By Kamal Nissanka –
If my recollection is correct from Sir Edmund Codrington Carrington the first Chief Justice of Ceylon (maritime areas) to the Hon Dr (Mrs.)Shirani Bandaranayake there had been 43 chief justices in Ceylon and Sri Lanka. After the introduction of the 1978 Republican Constitution the judiciary was under eight Chief Justices beginning from Hon Mr.Neville Samarakoon to incumbent Dr (Mrs.). Shirani Bandaranayake. Out of eight Chief Justices three were destined to face impeachments. It is noted that Impeachment motions of both Hon Mr. Samarakonn and Hon.Dr (Mrs)Bandaranayake were initiated by the respective governing parties in the parliament of the day under the tenure of respective Presidents. The two impeachment motions against former Chief Justice Mr.Sarath Nanda Silva were initiated by then governing United National Party (UNP) government without the blessings of the President Mrs.Chandrika Kumaratunga. Mr. Silva was lucky to evade from the impeachments firstly as a result of proroguing the parliament and secondly by dissolution of the parliament by Mrs Kumaratunga. According to Sunday Leader of 28th September 2008 in an article written by Ms. Sonali Samarasinghe (MR gets set to battle the judiciary as war takes its toll on IDP)an attempt had been taken to impeach Hon Mr.Saleem Marzoof, a judge of the present Supreme Court against a comment made by him on non implementation of 17th amendment to the constitution.(17th amendment to the constitution is repealed now)

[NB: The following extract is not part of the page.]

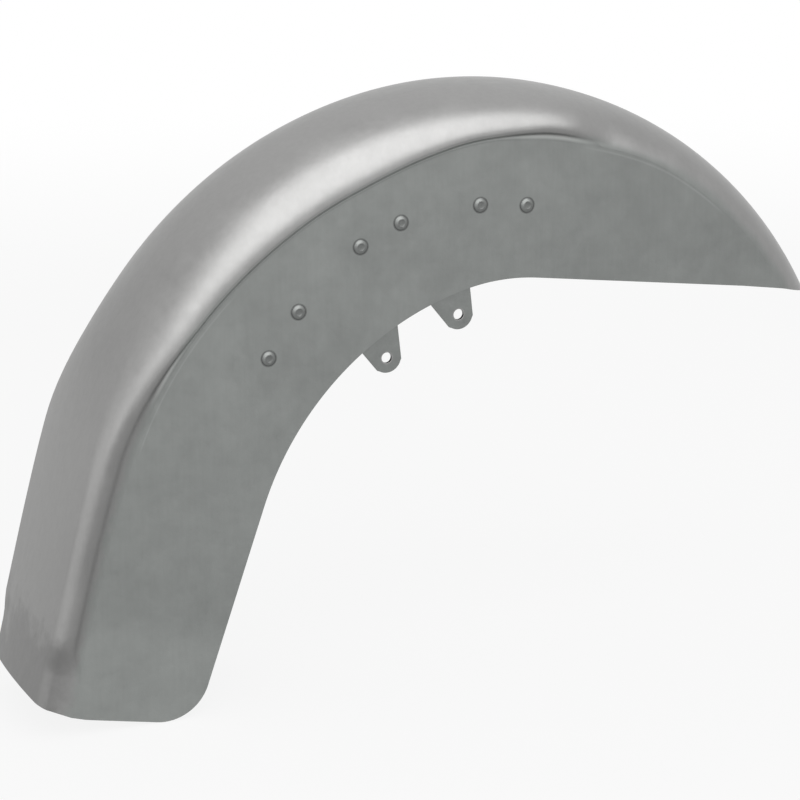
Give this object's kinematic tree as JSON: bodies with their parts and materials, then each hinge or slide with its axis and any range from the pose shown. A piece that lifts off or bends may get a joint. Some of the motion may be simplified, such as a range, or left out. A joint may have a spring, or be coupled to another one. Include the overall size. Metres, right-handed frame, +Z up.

So, under this 1978 constitution as at present isn’t that there is a chance of 37.5 percent for a Chief Justice to be impeached? If this is so, it is a grave situation and I must suggest that this unfortunate occurrence should be a deep concern to all honorable judges in Sri Lanka specially the superior court judges. In scrutinizing the manner of appointments of these three judges who faced or facing impeachment one salient feature that could be clearly identified is that all three were not carrier judges. For some reasons , late Mr.J.R. Jayawardene , former President ,founder of the 1978 constitution had relied and trusted on Mr. Samarakoon ,a respected lawyer among the legal fraternity but who at a crucial stage of the understanding of the present constitution felt that the judiciary in Sri Lanka was not independent as same as under the Soulbury Constitution. Further he clearly understood that the president of the day, his personal friend was marching expressly towards authoritarianism under the blessings of his draconian constitution. A man of principles and much respected Chief Justice Mr. Neville Samarakoon courageously faced the proceedings of “Standing Orders” which were solely framed to trial him under the direction of his estranged friend, Mr. J.R.Jayawardene. (Similar to the Criminal Justice Commission that was formed to try Mr. Rohana Wijeweera in 1971 or 1972)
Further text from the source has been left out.